Actually, he'll return to competition next week at a meet in Charlotte, N.C. It will be his first time swimming competitively since winning eight gold medals at the Beijing Olympics.
"I'm happy to be back in the water and be back in semi-shape," said Phelps, who's lost almost 20 pounds in last two months. "I'm sort of getting back into racing shape and getting ready to race my first race since Beijing. We'll see how it goes.
"I'm happy to have some structure back in my life," he added.
In Beijing, Phelps broke Mark Spitz's 36-year-old record of seven gold medals and became the winningest Olympian ever with 14 golds. But the photo of him attending a party in South Carolina during a lengthy break from training cost him one major sponsor and threatened to ruin his image.
"It was a stupid mistake that I made," he said, talking on the deck of the pool at Loyola College in his native Baltimore. "But I'll have what I've accomplished in and out of the pool for the rest of my life. I'm satisfied with what I've done and happy with what I've done."
Phelps said the whole experience has "shown me who my real friends are. It's also given me a lot of time to think.
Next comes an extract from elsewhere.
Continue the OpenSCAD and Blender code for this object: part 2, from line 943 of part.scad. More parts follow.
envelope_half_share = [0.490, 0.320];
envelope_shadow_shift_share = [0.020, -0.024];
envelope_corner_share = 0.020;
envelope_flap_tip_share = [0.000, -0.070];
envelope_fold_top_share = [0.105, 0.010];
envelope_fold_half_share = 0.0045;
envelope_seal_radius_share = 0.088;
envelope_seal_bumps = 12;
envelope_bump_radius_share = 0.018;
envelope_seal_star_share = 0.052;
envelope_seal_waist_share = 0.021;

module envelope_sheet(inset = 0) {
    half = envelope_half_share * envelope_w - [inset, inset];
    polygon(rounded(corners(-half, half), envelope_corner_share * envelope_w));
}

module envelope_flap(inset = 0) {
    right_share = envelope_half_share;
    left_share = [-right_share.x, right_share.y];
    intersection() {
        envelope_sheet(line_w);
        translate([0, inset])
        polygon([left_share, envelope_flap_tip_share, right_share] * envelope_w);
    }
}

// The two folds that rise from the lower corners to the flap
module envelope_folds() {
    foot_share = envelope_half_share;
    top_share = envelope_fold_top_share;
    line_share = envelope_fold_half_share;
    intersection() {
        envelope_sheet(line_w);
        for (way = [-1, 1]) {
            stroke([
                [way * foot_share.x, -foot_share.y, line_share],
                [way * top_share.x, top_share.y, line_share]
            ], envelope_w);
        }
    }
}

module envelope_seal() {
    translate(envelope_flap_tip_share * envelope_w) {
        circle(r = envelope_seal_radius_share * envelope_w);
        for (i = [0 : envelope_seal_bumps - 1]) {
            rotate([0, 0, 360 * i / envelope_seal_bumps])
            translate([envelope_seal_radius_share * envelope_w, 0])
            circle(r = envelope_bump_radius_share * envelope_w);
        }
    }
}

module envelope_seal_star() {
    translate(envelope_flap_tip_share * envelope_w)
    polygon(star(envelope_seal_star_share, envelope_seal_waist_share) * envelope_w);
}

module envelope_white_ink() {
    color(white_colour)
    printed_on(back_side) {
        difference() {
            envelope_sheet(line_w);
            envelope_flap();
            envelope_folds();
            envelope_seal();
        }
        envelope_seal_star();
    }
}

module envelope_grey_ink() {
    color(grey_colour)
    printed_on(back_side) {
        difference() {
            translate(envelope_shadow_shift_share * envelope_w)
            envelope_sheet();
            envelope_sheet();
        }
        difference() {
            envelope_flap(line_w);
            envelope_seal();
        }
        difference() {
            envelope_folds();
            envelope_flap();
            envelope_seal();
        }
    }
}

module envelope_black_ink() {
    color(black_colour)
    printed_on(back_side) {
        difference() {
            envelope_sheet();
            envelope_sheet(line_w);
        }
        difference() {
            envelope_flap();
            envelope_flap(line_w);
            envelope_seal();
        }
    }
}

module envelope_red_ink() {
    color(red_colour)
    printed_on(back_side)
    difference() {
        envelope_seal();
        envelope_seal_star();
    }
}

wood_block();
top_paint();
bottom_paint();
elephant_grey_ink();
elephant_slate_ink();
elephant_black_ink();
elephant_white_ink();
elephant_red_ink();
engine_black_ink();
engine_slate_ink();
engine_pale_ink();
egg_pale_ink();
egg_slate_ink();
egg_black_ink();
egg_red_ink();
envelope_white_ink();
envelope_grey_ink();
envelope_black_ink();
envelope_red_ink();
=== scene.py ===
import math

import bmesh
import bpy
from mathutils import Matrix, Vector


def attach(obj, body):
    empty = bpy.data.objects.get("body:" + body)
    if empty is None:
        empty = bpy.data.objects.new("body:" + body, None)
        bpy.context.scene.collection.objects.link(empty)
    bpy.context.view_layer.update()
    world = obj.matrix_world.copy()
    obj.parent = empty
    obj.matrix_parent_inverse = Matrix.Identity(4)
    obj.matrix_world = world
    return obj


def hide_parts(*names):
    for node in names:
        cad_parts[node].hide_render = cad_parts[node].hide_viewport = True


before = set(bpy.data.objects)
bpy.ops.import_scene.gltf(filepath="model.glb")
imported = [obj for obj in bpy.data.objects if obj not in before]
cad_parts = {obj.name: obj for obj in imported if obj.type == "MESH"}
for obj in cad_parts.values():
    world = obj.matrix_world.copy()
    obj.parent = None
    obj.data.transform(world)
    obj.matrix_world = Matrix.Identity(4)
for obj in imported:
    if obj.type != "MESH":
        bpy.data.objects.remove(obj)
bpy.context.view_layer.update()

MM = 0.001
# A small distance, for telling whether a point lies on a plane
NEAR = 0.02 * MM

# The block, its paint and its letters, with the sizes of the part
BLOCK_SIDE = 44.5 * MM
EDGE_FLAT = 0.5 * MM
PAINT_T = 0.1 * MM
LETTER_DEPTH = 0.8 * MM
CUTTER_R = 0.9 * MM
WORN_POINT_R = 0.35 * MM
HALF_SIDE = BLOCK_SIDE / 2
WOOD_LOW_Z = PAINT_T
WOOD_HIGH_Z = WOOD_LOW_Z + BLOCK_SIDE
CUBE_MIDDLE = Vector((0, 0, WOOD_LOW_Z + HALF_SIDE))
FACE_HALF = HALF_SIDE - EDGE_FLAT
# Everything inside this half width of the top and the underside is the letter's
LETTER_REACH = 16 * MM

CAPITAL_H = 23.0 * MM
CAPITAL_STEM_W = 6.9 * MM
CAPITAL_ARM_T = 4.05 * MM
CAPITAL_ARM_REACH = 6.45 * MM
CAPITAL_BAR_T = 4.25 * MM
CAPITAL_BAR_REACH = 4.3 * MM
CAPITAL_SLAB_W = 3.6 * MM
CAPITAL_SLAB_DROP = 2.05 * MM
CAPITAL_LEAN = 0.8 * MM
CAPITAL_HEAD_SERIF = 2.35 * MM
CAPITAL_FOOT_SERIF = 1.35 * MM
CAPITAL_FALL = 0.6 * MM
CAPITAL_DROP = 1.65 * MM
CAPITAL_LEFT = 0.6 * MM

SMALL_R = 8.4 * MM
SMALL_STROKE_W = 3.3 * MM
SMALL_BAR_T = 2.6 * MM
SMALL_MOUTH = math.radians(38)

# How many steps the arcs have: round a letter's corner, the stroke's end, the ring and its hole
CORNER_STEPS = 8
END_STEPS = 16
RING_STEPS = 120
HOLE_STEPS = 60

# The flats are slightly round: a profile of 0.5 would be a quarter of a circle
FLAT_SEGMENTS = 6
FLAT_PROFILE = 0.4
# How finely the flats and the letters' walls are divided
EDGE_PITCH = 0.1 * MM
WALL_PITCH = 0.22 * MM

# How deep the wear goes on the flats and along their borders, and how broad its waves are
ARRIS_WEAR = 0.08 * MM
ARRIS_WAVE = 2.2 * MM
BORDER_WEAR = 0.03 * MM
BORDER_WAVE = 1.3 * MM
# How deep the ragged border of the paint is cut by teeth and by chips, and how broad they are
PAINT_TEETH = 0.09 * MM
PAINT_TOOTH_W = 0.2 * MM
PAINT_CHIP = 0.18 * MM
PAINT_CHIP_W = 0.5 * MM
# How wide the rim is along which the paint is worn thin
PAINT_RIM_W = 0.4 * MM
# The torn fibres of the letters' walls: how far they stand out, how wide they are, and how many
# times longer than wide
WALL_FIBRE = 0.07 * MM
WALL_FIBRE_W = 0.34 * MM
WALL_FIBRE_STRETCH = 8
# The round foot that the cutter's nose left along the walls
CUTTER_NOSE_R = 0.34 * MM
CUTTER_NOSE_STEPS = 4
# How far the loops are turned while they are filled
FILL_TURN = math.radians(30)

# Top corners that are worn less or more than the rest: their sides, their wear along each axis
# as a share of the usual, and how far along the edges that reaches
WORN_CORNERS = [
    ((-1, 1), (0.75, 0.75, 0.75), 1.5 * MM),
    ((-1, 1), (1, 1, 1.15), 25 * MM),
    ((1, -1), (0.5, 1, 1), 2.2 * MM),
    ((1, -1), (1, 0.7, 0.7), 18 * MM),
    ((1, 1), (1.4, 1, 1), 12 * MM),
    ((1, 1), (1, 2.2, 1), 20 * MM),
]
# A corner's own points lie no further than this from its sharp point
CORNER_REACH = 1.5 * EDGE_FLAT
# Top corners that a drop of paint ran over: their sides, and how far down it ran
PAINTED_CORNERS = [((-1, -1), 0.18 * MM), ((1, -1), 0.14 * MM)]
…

Pretty much since Beijing ended, I didn't really know what I wanted to do."
Once he got that resolved, Phelps returned to the plan all along " to keep swimming through the 2012 London Olympics. Although he's not going to attempt eight gold medals again, he will continue to do a program that would be exhausting to most swimmers.
In Charlotte, he'll swim five events: the 50-meter freestyle, 100 free, 200 free, 100 backstroke and 200 butterfly. Only two were on his record-breaking program in Beijing, the 200 free and 200 fly.
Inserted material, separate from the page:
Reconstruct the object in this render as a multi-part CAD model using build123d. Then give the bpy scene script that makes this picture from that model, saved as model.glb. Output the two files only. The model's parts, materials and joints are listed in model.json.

"I'm feeling good in the water and swimming some decent times in practice," Phelps said. "But I have no idea what to expect in the meet. I'm going in open minded."
As for his life away from the pool, Phelps wouldn't discuss tabloid reports that he's dating Miss California, Carrie Prejean, who made headlines of her own last month when she finished runner-up in the Miss USA pageant. Some thought her opposition to legalizing same-sex marriage, which came in response to a question, may have cost her the title.
"She's a friend of mine," Phelps said. "But my private life, I want to keep to myself."
That said, he can certainly sympathize with what Prejean is going through.
"It's tough," he said. "I'm sure it's not fun for her. But we're in America. We have freedom of speech. If she feels that way, she can say it."
As for tabloid reports of his supposedly heavy partying, Phelps rolled his eyes and said nearly everything written about him was false. Specifically, he denied a report detailing a wild night in New York City.
"The only thing I can do is laugh about it," he said. "Come on, I do have some common sense. People can say whatever they want. That's just how it is."
Not that he hasn't had some high-profile stumbles in his life. After the Athens Olympics, where he won six gold medals and two bronzes, Phelps pleaded guilty to driving while impaired.
"I know I have not been perfect by any means," he said. "But I have learned from all of my mistakes. That's all you can ask for."
Phelps worked out for more than three hours Tuesday, even giving a brief glimpse of the new stroke he'll try out in the 100 free, a windmill motion with his arms that Bowman hopes will provide more speed. He endlessly picked on one of his five training partners, fellow Olympian Katie Hoff, and needled Bowman when the coach gave out some wrong information about the next day's schedule. "At least the athletes know what we're doing," Phelps said sarcastically.
"It's the old me, the normal me," he said. "I'm coming in, working hard and taking steps toward my goals."
And that sheet of paper? He wouldn't reveal what was on it, and there's no need for the tabloid media to go through his trash looking for it.
"That," he said, breaking into the sly grin of someone who's learned some valuable lessons about life in the public eye, "went right into the shredder."